- Requirements: Quote verbatim everything from the line containing "front_sill();" down to the line containing "record = json.load(file)", with both of those lines included and no others.

- Source excerpt:
— begin —

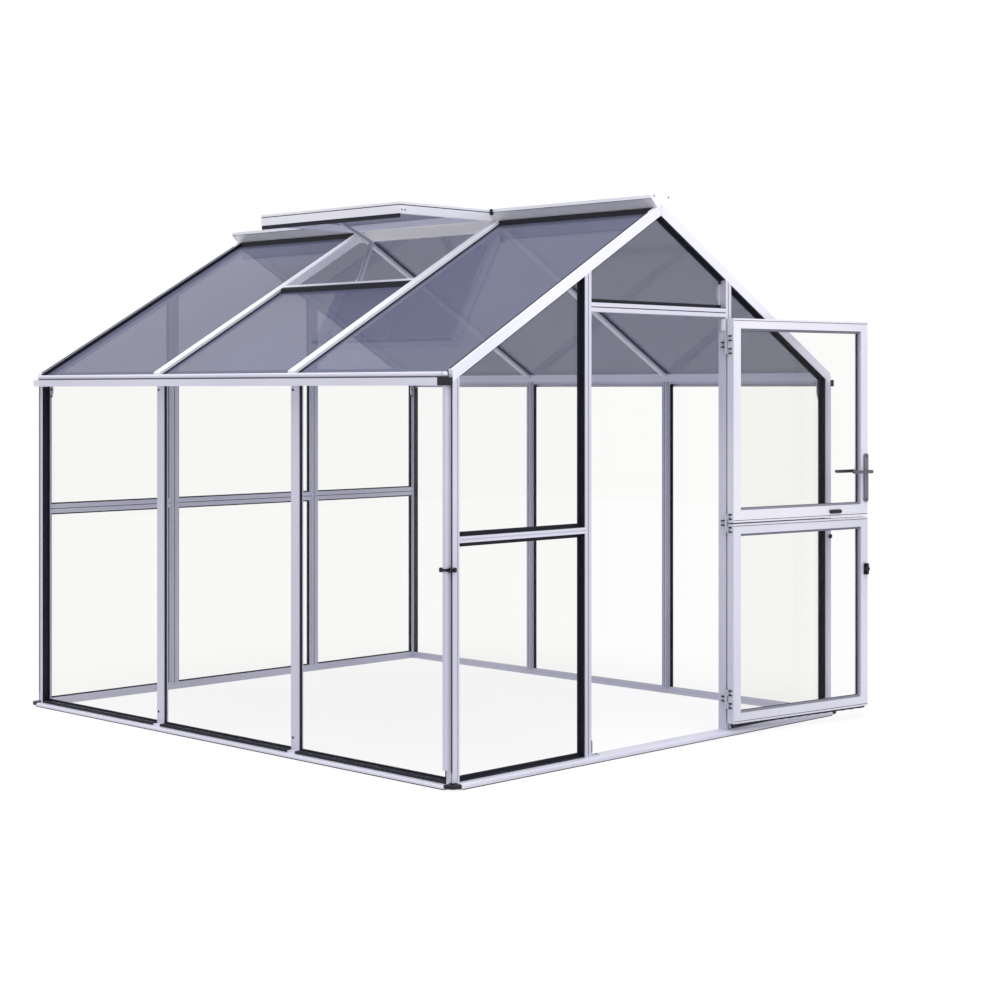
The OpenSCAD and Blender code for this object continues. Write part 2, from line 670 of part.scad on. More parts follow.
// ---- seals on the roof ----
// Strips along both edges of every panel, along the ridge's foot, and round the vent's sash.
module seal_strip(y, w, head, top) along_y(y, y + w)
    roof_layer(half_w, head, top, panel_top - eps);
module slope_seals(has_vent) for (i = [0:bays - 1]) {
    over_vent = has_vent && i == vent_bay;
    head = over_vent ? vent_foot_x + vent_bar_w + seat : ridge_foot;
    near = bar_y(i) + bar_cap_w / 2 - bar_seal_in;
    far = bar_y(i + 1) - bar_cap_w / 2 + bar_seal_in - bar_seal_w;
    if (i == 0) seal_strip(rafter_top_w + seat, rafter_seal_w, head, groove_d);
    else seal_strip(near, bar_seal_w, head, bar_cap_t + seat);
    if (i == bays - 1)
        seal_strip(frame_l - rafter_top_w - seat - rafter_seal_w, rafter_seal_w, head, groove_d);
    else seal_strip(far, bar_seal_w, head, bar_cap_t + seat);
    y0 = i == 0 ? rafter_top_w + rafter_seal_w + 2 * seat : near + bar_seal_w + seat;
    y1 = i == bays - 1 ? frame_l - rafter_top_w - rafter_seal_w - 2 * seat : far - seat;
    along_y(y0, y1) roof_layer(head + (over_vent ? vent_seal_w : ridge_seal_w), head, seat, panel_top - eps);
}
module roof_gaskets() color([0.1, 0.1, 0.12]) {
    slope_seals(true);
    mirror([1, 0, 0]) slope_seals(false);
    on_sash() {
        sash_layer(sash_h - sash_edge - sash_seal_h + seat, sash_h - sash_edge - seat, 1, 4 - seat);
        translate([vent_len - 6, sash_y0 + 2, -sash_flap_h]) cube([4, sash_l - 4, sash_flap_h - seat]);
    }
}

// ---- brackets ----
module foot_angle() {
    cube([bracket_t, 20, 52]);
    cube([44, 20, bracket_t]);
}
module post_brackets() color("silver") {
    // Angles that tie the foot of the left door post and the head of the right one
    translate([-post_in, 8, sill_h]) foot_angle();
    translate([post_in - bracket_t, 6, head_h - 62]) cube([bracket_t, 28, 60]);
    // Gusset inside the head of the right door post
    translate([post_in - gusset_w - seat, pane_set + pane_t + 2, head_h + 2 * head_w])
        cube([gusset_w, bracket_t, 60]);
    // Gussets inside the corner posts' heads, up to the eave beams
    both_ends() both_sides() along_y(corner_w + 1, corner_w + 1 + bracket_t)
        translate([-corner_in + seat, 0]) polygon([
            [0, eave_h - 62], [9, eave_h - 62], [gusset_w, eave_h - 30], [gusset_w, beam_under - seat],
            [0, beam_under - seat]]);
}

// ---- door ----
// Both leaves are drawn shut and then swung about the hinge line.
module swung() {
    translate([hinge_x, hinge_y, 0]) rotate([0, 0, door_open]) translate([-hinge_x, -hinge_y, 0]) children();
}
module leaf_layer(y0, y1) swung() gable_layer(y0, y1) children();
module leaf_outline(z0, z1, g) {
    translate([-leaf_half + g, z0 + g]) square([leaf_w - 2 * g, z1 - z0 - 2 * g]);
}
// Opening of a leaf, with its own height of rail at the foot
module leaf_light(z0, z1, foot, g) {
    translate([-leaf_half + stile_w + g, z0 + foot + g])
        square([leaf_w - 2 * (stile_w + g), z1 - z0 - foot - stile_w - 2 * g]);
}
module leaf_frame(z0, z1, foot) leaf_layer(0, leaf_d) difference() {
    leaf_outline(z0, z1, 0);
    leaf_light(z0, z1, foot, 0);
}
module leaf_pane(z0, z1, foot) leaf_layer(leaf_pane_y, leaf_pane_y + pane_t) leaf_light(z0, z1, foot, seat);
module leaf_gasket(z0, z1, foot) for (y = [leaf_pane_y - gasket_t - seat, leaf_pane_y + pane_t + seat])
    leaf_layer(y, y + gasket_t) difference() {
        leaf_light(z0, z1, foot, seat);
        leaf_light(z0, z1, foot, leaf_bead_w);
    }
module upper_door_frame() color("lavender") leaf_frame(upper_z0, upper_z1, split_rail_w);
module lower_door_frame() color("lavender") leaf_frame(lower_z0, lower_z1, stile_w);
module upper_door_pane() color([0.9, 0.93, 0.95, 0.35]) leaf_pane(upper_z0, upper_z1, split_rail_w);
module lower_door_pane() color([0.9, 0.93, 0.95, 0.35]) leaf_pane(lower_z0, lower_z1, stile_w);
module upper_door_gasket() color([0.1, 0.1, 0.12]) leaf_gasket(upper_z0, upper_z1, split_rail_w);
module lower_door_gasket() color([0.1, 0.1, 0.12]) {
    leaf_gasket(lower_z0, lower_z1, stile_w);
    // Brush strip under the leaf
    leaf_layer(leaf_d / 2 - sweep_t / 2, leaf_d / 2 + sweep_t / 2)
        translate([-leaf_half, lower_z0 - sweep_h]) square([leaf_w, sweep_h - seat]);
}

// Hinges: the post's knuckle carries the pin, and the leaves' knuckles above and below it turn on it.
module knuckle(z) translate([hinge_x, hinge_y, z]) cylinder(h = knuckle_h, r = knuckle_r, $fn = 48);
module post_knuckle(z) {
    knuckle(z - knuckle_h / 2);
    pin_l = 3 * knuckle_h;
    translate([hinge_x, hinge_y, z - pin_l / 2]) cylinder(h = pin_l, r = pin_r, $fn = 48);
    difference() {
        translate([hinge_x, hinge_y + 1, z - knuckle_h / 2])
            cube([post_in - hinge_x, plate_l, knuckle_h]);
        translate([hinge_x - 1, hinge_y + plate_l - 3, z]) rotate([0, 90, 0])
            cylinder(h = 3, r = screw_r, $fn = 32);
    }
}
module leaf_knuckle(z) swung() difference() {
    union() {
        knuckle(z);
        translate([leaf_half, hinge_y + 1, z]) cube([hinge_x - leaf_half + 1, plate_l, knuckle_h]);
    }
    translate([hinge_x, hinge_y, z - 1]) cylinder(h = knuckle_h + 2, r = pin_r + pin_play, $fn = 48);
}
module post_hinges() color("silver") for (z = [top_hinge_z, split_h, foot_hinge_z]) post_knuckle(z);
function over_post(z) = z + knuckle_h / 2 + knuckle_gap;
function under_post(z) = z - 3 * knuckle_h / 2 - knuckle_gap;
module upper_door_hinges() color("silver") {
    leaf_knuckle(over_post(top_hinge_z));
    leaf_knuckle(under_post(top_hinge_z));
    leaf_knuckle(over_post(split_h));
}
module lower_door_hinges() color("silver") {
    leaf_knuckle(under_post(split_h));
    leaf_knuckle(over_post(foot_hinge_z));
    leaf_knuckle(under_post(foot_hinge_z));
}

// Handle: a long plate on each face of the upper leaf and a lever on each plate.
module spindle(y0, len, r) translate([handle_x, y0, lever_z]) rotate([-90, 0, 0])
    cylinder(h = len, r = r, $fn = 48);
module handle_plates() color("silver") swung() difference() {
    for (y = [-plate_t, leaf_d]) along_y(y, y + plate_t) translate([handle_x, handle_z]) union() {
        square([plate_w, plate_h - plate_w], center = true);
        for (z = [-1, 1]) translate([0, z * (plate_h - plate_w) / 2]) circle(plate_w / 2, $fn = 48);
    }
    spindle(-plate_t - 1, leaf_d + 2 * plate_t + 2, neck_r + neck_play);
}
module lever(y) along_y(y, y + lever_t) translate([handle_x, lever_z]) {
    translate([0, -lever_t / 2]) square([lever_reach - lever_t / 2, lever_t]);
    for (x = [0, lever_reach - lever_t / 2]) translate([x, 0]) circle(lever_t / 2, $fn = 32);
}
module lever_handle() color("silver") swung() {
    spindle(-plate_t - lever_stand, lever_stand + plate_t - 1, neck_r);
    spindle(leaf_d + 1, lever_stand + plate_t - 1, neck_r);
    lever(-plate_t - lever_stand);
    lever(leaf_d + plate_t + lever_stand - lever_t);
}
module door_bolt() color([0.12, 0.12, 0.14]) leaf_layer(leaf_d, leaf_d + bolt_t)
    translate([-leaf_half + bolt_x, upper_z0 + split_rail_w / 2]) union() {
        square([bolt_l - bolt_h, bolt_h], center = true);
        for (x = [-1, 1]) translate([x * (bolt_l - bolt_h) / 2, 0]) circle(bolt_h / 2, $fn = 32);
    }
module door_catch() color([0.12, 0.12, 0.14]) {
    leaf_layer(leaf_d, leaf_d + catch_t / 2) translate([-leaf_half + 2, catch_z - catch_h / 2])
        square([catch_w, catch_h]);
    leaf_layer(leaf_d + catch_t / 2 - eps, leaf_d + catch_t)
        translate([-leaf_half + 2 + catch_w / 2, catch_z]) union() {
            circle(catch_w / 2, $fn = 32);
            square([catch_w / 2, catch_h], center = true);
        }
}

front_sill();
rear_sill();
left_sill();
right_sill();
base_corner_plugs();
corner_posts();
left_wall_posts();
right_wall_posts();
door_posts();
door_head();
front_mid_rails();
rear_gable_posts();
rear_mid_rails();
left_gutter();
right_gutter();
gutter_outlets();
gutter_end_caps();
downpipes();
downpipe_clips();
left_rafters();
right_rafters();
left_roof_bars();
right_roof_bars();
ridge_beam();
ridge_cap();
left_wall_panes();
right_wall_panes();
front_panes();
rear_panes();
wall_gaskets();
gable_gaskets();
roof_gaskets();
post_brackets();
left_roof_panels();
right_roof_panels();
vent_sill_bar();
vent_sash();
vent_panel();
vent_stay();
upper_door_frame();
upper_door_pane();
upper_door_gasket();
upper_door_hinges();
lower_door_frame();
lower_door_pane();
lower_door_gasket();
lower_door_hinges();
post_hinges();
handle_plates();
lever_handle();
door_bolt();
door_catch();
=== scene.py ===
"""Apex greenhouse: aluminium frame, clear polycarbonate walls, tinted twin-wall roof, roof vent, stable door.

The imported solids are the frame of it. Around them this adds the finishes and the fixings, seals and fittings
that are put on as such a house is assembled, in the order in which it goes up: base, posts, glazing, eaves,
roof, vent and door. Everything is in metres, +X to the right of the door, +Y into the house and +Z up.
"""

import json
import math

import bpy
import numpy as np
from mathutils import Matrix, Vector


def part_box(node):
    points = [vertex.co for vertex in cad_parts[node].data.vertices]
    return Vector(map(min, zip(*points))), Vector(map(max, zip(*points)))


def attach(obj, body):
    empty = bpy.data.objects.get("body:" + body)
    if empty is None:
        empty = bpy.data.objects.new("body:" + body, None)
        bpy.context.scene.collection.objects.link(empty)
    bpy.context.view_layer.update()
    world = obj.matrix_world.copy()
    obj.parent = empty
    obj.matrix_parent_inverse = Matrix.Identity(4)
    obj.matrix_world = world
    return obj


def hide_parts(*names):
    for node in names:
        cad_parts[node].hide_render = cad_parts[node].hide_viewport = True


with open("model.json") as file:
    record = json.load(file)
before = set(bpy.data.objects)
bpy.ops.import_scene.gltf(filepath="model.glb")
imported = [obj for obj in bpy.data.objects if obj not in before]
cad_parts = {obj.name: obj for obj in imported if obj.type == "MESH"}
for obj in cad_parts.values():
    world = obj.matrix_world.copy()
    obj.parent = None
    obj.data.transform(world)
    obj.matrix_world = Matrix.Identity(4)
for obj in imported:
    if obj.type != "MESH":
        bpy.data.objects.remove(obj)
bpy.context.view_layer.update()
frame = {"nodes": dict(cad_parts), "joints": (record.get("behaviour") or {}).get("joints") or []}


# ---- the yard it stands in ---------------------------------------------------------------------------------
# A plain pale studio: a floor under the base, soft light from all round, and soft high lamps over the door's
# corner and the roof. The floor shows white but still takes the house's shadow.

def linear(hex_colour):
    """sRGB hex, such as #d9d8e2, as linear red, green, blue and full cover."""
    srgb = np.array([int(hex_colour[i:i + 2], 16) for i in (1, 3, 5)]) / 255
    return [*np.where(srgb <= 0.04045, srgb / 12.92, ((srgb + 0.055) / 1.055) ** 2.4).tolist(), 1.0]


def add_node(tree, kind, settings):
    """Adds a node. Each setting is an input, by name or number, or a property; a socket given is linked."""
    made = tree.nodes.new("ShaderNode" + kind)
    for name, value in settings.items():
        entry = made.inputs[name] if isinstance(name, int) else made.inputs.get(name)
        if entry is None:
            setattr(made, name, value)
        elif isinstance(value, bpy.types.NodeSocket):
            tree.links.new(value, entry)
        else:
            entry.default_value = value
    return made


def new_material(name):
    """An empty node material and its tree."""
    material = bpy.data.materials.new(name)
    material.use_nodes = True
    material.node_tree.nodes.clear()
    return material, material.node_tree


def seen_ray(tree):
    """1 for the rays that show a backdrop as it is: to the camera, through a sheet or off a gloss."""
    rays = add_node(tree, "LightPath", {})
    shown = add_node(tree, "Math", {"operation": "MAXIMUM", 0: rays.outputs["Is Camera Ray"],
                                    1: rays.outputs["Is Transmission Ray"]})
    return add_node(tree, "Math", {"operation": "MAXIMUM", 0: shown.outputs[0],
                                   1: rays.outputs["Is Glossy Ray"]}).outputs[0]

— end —

- Exercise result:
front_sill();
rear_sill();
left_sill();
right_sill();
base_corner_plugs();
corner_posts();
left_wall_posts();
right_wall_posts();
door_posts();
door_head();
front_mid_rails();
rear_gable_posts();
rear_mid_rails();
left_gutter();
right_gutter();
gutter_outlets();
gutter_end_caps();
downpipes();
downpipe_clips();
left_rafters();
right_rafters();
left_roof_bars();
right_roof_bars();
ridge_beam();
ridge_cap();
left_wall_panes();
right_wall_panes();
front_panes();
rear_panes();
wall_gaskets();
gable_gaskets();
roof_gaskets();
post_brackets();
left_roof_panels();
right_roof_panels();
vent_sill_bar();
vent_sash();
vent_panel();
vent_stay();
upper_door_frame();
upper_door_pane();
upper_door_gasket();
upper_door_hinges();
lower_door_frame();
lower_door_pane();
lower_door_gasket();
lower_door_hinges();
post_hinges();
handle_plates();
lever_handle();
door_bolt();
door_catch();
=== scene.py ===
"""Apex greenhouse: aluminium frame, clear polycarbonate walls, tinted twin-wall roof, roof vent, stable door.

The imported solids are the frame of it. Around them this adds the finishes and the fixings, seals and fittings
that are put on as such a house is assembled, in the order in which it goes up: base, posts, glazing, eaves,
roof, vent and door. Everything is in metres, +X to the right of the door, +Y into the house and +Z up.
"""

import json
import math

import bpy
import numpy as np
from mathutils import Matrix, Vector


def part_box(node):
    points = [vertex.co for vertex in cad_parts[node].data.vertices]
    return Vector(map(min, zip(*points))), Vector(map(max, zip(*points)))


def attach(obj, body):
    empty = bpy.data.objects.get("body:" + body)
    if empty is None:
        empty = bpy.data.objects.new("body:" + body, None)
        bpy.context.scene.collection.objects.link(empty)
    bpy.context.view_layer.update()
    world = obj.matrix_world.copy()
    obj.parent = empty
    obj.matrix_parent_inverse = Matrix.Identity(4)
    obj.matrix_world = world
    return obj


def hide_parts(*names):
    for node in names:
        cad_parts[node].hide_render = cad_parts[node].hide_viewport = True


with open("model.json") as file:
    record = json.load(file)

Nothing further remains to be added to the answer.